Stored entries
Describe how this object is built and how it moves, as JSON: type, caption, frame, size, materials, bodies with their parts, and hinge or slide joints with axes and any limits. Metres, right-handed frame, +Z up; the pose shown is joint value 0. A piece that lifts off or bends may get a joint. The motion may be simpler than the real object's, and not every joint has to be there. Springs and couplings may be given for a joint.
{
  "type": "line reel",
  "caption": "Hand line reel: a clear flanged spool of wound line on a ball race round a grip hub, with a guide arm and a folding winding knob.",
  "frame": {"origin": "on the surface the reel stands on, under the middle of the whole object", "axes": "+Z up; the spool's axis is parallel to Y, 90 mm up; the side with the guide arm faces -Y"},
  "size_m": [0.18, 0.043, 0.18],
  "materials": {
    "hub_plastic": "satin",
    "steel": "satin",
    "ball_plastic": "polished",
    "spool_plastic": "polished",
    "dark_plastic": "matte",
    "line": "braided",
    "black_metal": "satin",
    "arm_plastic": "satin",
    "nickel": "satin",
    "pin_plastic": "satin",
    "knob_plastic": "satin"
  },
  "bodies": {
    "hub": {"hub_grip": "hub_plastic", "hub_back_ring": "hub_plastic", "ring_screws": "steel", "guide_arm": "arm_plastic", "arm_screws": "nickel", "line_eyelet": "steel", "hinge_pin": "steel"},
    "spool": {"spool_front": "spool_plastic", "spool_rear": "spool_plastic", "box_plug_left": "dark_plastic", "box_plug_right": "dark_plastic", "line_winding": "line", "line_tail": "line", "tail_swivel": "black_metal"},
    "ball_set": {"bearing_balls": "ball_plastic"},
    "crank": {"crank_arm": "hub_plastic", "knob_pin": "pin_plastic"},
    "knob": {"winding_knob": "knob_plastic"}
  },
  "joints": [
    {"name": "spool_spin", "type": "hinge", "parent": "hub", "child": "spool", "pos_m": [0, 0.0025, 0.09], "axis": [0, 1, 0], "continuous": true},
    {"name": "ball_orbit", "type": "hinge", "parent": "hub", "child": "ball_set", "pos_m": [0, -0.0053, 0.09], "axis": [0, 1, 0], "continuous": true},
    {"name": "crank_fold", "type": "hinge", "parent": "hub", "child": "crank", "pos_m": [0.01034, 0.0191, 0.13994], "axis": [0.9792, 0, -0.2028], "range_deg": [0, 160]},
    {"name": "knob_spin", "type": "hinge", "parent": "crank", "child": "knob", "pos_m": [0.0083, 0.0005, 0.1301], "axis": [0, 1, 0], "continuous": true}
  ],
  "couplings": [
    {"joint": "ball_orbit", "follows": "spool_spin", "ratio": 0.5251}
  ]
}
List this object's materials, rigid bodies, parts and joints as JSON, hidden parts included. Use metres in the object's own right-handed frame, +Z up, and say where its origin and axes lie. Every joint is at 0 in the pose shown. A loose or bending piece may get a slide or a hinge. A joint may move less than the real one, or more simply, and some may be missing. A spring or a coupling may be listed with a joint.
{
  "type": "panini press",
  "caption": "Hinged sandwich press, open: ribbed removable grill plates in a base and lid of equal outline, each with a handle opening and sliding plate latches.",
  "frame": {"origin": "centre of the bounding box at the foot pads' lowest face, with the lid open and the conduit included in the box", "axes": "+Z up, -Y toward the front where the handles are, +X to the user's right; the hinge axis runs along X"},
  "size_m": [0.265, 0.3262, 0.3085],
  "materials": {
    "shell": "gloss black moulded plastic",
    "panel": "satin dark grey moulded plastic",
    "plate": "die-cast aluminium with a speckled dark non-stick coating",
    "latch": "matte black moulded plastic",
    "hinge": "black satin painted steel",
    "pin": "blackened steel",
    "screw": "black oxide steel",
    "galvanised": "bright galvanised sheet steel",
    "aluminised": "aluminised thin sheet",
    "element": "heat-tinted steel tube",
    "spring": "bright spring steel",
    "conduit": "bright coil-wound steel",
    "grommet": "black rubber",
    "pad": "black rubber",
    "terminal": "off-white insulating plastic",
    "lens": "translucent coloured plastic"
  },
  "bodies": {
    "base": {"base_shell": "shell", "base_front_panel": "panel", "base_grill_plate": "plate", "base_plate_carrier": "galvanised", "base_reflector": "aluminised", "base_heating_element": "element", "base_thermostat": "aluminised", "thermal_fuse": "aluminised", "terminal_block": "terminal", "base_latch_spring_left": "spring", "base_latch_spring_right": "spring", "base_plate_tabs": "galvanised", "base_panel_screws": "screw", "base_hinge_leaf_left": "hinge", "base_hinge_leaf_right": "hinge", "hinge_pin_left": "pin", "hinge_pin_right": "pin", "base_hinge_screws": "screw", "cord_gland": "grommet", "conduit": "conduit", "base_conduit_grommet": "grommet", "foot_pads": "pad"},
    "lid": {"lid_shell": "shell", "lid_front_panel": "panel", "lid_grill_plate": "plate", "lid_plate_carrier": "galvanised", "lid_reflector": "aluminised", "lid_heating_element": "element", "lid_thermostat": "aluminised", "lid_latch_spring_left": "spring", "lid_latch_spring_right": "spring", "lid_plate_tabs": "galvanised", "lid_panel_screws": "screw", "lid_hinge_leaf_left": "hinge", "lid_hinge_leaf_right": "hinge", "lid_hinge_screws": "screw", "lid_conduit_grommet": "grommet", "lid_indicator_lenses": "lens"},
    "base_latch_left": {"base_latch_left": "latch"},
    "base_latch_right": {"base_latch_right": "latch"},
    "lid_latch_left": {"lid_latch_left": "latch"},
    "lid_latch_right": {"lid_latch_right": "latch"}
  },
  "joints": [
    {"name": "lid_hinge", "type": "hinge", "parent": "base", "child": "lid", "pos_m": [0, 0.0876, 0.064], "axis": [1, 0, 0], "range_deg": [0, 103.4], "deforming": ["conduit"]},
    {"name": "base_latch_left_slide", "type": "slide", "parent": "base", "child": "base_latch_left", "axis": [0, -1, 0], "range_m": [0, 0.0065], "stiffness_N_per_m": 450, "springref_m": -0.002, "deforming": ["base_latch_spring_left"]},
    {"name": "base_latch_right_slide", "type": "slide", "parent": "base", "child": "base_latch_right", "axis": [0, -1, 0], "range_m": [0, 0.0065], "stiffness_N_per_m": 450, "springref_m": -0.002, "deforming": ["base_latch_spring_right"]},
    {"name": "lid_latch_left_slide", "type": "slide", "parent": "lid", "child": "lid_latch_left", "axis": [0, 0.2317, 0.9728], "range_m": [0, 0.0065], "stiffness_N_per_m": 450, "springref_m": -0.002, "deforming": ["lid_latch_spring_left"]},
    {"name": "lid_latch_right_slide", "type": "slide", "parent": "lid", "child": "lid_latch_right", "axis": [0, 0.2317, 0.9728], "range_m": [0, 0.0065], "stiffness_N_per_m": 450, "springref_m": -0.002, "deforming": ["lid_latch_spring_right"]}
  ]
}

**Exercise brief**: Your task is to repeat each line of the material exactly.

**Completed exercise**:
Describe how this object is built and how it moves, as JSON: type, caption, frame, size, materials, bodies with their parts, and hinge or slide joints with axes and any limits. Metres, right-handed frame, +Z up; the pose shown is joint value 0. A piece that lifts off or bends may get a joint. The motion may be simpler than the real object's, and not every joint has to be there. Springs and couplings may be given for a joint.
{
  "type": "line reel",
  "caption": "Hand line reel: a clear flanged spool of wound line on a ball race round a grip hub, with a guide arm and a folding winding knob.",
  "frame": {"origin": "on the surface the reel stands on, under the middle of the whole object", "axes": "+Z up; the spool's axis is parallel to Y, 90 mm up; the side with the guide arm faces -Y"},
  "size_m": [0.18, 0.043, 0.18],
  "materials": {
    "hub_plastic": "satin",
    "steel": "satin",
    "ball_plastic": "polished",
    "spool_plastic": "polished",
    "dark_plastic": "matte",
    "line": "braided",
    "black_metal": "satin",
    "arm_plastic": "satin",
    "nickel": "satin",
    "pin_plastic": "satin",
    "knob_plastic": "satin"
  },
  "bodies": {
    "hub": {"hub_grip": "hub_plastic", "hub_back_ring": "hub_plastic", "ring_screws": "steel", "guide_arm": "arm_plastic", "arm_screws": "nickel", "line_eyelet": "steel", "hinge_pin": "steel"},
    "spool": {"spool_front": "spool_plastic", "spool_rear": "spool_plastic", "box_plug_left": "dark_plastic", "box_plug_right": "dark_plastic", "line_winding": "line", "line_tail": "line", "tail_swivel": "black_metal"},
    "ball_set": {"bearing_balls": "ball_plastic"},
    "crank": {"crank_arm": "hub_plastic", "knob_pin": "pin_plastic"},
    "knob": {"winding_knob": "knob_plastic"}
  },
  "joints": [
    {"name": "spool_spin", "type": "hinge", "parent": "hub", "child": "spool", "pos_m": [0, 0.0025, 0.09], "axis": [0, 1, 0], "continuous": true},
    {"name": "ball_orbit", "type": "hinge", "parent": "hub", "child": "ball_set", "pos_m": [0, -0.0053, 0.09], "axis": [0, 1, 0], "continuous": true},
    {"name": "crank_fold", "type": "hinge", "parent": "hub", "child": "crank", "pos_m": [0.01034, 0.0191, 0.13994], "axis": [0.9792, 0, -0.2028], "range_deg": [0, 160]},
    {"name": "knob_spin", "type": "hinge", "parent": "crank", "child": "knob", "pos_m": [0.0083, 0.0005, 0.1301], "axis": [0, 1, 0], "continuous": true}
  ],
  "couplings": [
    {"joint": "ball_orbit", "follows": "spool_spin", "ratio": 0.5251}
  ]
}
List this object's materials, rigid bodies, parts and joints as JSON, hidden parts included. Use metres in the object's own right-handed frame, +Z up, and say where its origin and axes lie. Every joint is at 0 in the pose shown. A loose or bending piece may get a slide or a hinge. A joint may move less than the real one, or more simply, and some may be missing. A spring or a coupling may be listed with a joint.
{
  "type": "panini press",
  "caption": "Hinged sandwich press, open: ribbed removable grill plates in a base and lid of equal outline, each with a handle opening and sliding plate latches.",
  "frame": {"origin": "centre of the bounding box at the foot pads' lowest face, with the lid open and the conduit included in the box", "axes": "+Z up, -Y toward the front where the handles are, +X to the user's right; the hinge axis runs along X"},
  "size_m": [0.265, 0.3262, 0.3085],
  "materials": {
    "shell": "gloss black moulded plastic",
    "panel": "satin dark grey moulded plastic",
    "plate": "die-cast aluminium with a speckled dark non-stick coating",
    "latch": "matte black moulded plastic",
    "hinge": "black satin painted steel",
    "pin": "blackened steel",
    "screw": "black oxide steel",
    "galvanised": "bright galvanised sheet steel",
    "aluminised": "aluminised thin sheet",
    "element": "heat-tinted steel tube",
    "spring": "bright spring steel",
    "conduit": "bright coil-wound steel",
    "grommet": "black rubber",
    "pad": "black rubber",
    "terminal": "off-white insulating plastic",
    "lens": "translucent coloured plastic"
  },
  "bodies": {
    "base": {"base_shell": "shell", "base_front_panel": "panel", "base_grill_plate": "plate", "base_plate_carrier": "galvanised", "base_reflector": "aluminised", "base_heating_element": "element", "base_thermostat": "aluminised", "thermal_fuse": "aluminised", "terminal_block": "terminal", "base_latch_spring_left": "spring", "base_latch_spring_right": "spring", "base_plate_tabs": "galvanised", "base_panel_screws": "screw", "base_hinge_leaf_left": "hinge", "base_hinge_leaf_right": "hinge", "hinge_pin_left": "pin", "hinge_pin_right": "pin", "base_hinge_screws": "screw", "cord_gland": "grommet", "conduit": "conduit", "base_conduit_grommet": "grommet", "foot_pads": "pad"},
    "lid": {"lid_shell": "shell", "lid_front_panel": "panel", "lid_grill_plate": "plate", "lid_plate_carrier": "galvanised", "lid_reflector": "aluminised", "lid_heating_element": "element", "lid_thermostat": "aluminised", "lid_latch_spring_left": "spring", "lid_latch_spring_right": "spring", "lid_plate_tabs": "galvanised", "lid_panel_screws": "screw", "lid_hinge_leaf_left": "hinge", "lid_hinge_leaf_right": "hinge", "lid_hinge_screws": "screw", "lid_conduit_grommet": "grommet", "lid_indicator_lenses": "lens"},
    "base_latch_left": {"base_latch_left": "latch"},
    "base_latch_right": {"base_latch_right": "latch"},
    "lid_latch_left": {"lid_latch_left": "latch"},
    "lid_latch_right": {"lid_latch_right": "latch"}
  },
  "joints": [
    {"name": "lid_hinge", "type": "hinge", "parent": "base", "child": "lid", "pos_m": [0, 0.0876, 0.064], "axis": [1, 0, 0], "range_deg": [0, 103.4], "deforming": ["conduit"]},
    {"name": "base_latch_left_slide", "type": "slide", "parent": "base", "child": "base_latch_left", "axis": [0, -1, 0], "range_m": [0, 0.0065], "stiffness_N_per_m": 450, "springref_m": -0.002, "deforming": ["base_latch_spring_left"]},
    {"name": "base_latch_right_slide", "type": "slide", "parent": "base", "child": "base_latch_right", "axis": [0, -1, 0], "range_m": [0, 0.0065], "stiffness_N_per_m": 450, "springref_m": -0.002, "deforming": ["base_latch_spring_right"]},
    {"name": "lid_latch_left_slide", "type": "slide", "parent": "lid", "child": "lid_latch_left", "axis": [0, 0.2317, 0.9728], "range_m": [0, 0.0065], "stiffness_N_per_m": 450, "springref_m": -0.002, "deforming": ["lid_latch_spring_left"]},
    {"name": "lid_latch_right_slide", "type": "slide", "parent": "lid", "child": "lid_latch_right", "axis": [0, 0.2317, 0.9728], "range_m": [0, 0.0065], "stiffness_N_per_m": 450, "springref_m": -0.002, "deforming": ["lid_latch_spring_right"]}
  ]
}